Leia artigo dos Acadêmicos Sérgio Mascarenhas e Isaac Roitman para o Jornal da Ciência, publicado em 3/01/2018:
Há uma preocupação mundial com a destruição da Floresta Amazônica. Os índices de derrubada das arvores são acompanhados e anunciados na grande mídia mundial. Entretanto o mesmo não ocorre com uma devastação mais terrível ainda, que é a queima cognitiva das crianças brasileiras. Na área educacional, o Brasil continua andando para trás, como demostram os indicadores de avaliação de educação básica.
O correto seria aumentar o investimento em educação. Porém o investimento em educação do governo federal terá uma redução de 32% em 2018 em relação a 2017. Isso certamente vai ferir mortalmente o Plano Nacional de Educação. Escolher o caminho da contramão certamente acabará em tragédia.
Mas vamos entender primeiramente o que é cognição. Comecemos pelo conceito de conhecimento: que é o conteúdo que se obtém lendo uma enciclopédia ou modernamente pelo Google por exemplo. Na verdade a cognição é o mecanismo do cérebro humano que incorpora o conhecimento dando origem à autoconsciência e ao livre-arbítrio.
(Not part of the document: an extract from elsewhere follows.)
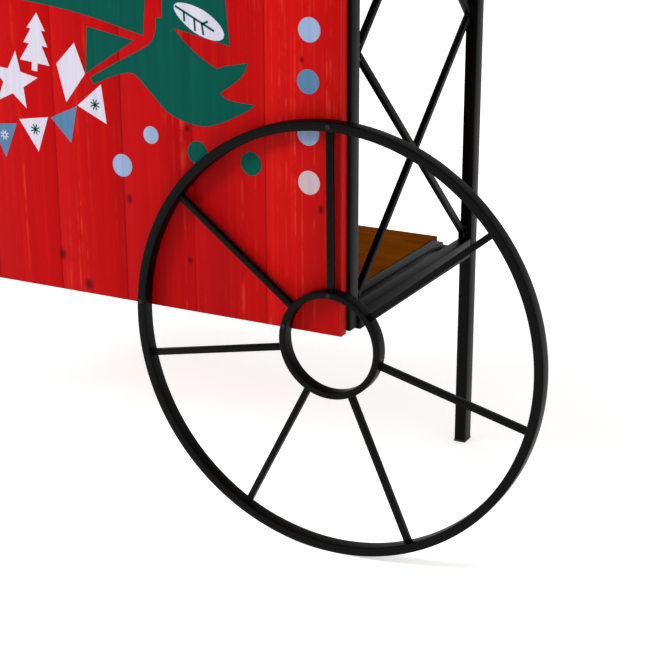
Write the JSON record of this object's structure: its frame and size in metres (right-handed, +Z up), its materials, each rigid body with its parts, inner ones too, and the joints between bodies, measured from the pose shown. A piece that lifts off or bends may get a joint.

Isso leva as pessoas a exercerem uma ação social coletiva que visam potencializar e enriquecer o processo civilizatório. A cognição é uma dimensão importante de um dos mecanismos mais importantes da natureza que é a evolução. Esse processo evolutivo é que levou os organismos unicelulares ao Homo sapiens através dos 4,3 bilhões de anos da existência do planeta Terra. Em suma, o conhecimento, a cognição e a evolução fazem parte da cadeia natural que está sendo quebrada no seu elo mais fraco, a cognição, que está sendo queimada da mesma forma que a metáfora da floresta.
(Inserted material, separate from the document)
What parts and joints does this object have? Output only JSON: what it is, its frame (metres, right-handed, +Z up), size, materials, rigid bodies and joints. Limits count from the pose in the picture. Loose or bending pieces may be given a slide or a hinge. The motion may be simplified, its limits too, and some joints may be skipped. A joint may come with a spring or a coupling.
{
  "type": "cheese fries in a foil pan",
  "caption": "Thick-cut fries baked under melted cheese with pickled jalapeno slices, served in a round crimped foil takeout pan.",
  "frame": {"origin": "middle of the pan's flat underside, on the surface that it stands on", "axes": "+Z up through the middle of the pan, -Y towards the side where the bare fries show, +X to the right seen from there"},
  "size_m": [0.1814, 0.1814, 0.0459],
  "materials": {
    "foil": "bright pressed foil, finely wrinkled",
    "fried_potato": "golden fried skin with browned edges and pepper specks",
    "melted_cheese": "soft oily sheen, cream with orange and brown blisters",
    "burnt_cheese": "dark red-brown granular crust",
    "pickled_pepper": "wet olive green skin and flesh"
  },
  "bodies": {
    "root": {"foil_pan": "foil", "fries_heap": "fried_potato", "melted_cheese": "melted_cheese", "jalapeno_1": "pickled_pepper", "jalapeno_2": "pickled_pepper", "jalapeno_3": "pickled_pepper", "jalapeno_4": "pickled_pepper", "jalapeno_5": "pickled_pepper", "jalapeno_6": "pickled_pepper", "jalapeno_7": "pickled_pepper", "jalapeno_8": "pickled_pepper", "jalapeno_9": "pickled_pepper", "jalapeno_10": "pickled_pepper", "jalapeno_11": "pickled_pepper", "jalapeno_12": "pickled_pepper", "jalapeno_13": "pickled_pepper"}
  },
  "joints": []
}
Infelizmente por muitas gerações o nosso mais precioso bônus demográfico está sendo queimado cognitivamente em um país que está envelhecendo rapidamente e que corta despudoradamente verbas de educação, ciência tecnologia e inovação em nome de uma economia que satisfaça os ditames do deus mercado. Infelizmente é um suicídio não apenas financeiro, mas, também, cultural. A falta de visão atual de políticas de Estado a médio e longo prazo representa o maior erro da recente história do Brasil. Com um agravante, mantém-se 500 anos de uma herança maldita que perpetua essa verdadeira desgraça histórica. Como disse Abdus Salam, prêmio Nobel de Física, com quem um dos autores – Sergio Mascarenhas – trabalhou por 12 anos: “Países sem educação, ciência e tecnologia estão condenados a serem meros exportadores de commodities e mão de obra para os países centrais.”
É preciso desativar o forno crematório que destrói o potencial e a inteligência de nossas crianças e jovens. A fórmula para a conquista da qualidade da educação para todas e todos é conhecida: a) professores bem formados e motivados e reconhecidos socialmente (salários e carreira dignos); b) conteúdos e pedagogia contemporâneas que tenham como objetivo o exercício do pensar, a autonomia e o senso crítico; c) espaços lúdicos que estimulem a aprendizagem; d) interação da escola com a família e comunidade; e) educação para a cidadania.
É urgente a defesa e a consolidação de uma escola pública de qualidade. Lembremos o feliz pensamento de Anísio Teixeira: “Só existirá democracia no Brasil no dia em que se montar no País a máquina que prepara as democracias. Essa máquina é a da escola pública”. Vamos todos aperfeiçoar a democracia. Acorda Brasil.